# [What the task requires]
Review the lines that follow and copy each one that contains the word "into".

(Rows from an object dataset)
** begin **
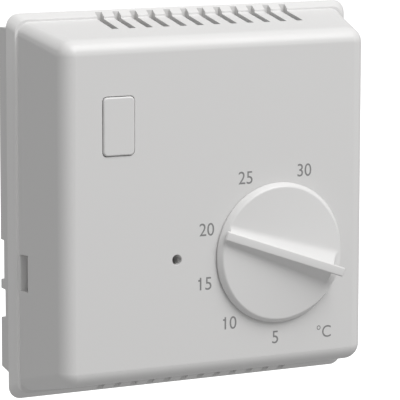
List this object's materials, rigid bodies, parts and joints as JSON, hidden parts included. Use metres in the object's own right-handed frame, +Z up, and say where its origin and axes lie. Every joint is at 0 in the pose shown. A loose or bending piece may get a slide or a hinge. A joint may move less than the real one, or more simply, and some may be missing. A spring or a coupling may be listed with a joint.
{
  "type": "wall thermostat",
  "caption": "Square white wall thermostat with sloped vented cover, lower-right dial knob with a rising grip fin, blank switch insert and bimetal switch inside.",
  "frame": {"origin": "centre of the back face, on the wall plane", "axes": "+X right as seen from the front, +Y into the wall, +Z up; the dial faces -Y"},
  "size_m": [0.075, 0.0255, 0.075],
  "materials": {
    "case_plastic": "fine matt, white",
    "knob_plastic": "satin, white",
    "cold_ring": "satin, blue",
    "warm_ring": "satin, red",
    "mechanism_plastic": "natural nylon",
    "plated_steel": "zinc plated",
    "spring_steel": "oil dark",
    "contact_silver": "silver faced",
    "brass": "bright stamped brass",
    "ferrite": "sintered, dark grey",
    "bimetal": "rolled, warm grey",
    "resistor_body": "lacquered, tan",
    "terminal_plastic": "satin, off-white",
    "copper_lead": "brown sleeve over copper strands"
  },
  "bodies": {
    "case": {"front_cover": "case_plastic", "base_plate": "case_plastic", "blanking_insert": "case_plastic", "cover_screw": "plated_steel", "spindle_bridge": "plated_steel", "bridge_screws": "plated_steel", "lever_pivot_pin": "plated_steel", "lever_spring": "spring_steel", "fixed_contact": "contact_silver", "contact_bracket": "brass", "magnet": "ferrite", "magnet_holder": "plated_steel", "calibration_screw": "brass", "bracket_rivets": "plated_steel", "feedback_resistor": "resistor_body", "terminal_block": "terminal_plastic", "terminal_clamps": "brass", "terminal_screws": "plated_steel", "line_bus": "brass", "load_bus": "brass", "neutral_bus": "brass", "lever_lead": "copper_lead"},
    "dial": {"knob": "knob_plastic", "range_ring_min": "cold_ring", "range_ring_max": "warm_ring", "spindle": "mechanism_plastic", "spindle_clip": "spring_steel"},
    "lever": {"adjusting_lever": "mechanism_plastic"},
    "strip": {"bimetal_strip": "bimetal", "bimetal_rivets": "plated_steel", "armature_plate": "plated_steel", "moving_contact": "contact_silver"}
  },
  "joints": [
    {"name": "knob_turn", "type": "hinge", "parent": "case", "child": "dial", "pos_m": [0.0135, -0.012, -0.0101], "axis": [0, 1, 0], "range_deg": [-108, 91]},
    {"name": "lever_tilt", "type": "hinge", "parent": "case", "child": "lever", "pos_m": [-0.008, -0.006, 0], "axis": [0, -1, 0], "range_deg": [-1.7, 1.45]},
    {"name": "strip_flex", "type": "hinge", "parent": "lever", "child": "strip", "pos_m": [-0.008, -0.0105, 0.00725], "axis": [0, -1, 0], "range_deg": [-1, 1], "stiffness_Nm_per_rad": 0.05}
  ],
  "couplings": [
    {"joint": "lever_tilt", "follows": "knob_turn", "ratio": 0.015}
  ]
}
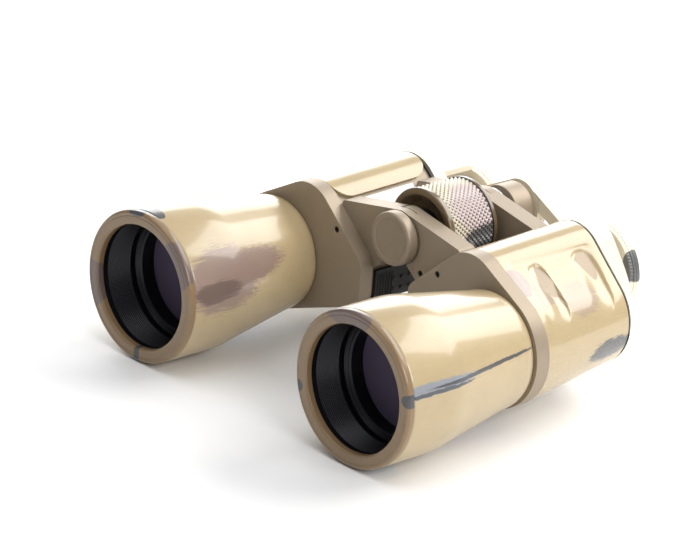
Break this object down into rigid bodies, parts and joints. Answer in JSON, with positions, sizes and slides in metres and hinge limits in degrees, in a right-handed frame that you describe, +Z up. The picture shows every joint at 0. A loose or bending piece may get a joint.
** end **
# [Task output]
  "frame": {"origin": "centre of the back face, on the wall plane", "axes": "+X right as seen from the front, +Y into the wall, +Z up; the dial faces -Y"},
Break this object down into rigid bodies, parts and joints. Answer in JSON, with positions, sizes and slides in metres and hinge limits in degrees, in a right-handed frame that you describe, +Z up. The picture shows every joint at 0. A loose or bending piece may get a joint.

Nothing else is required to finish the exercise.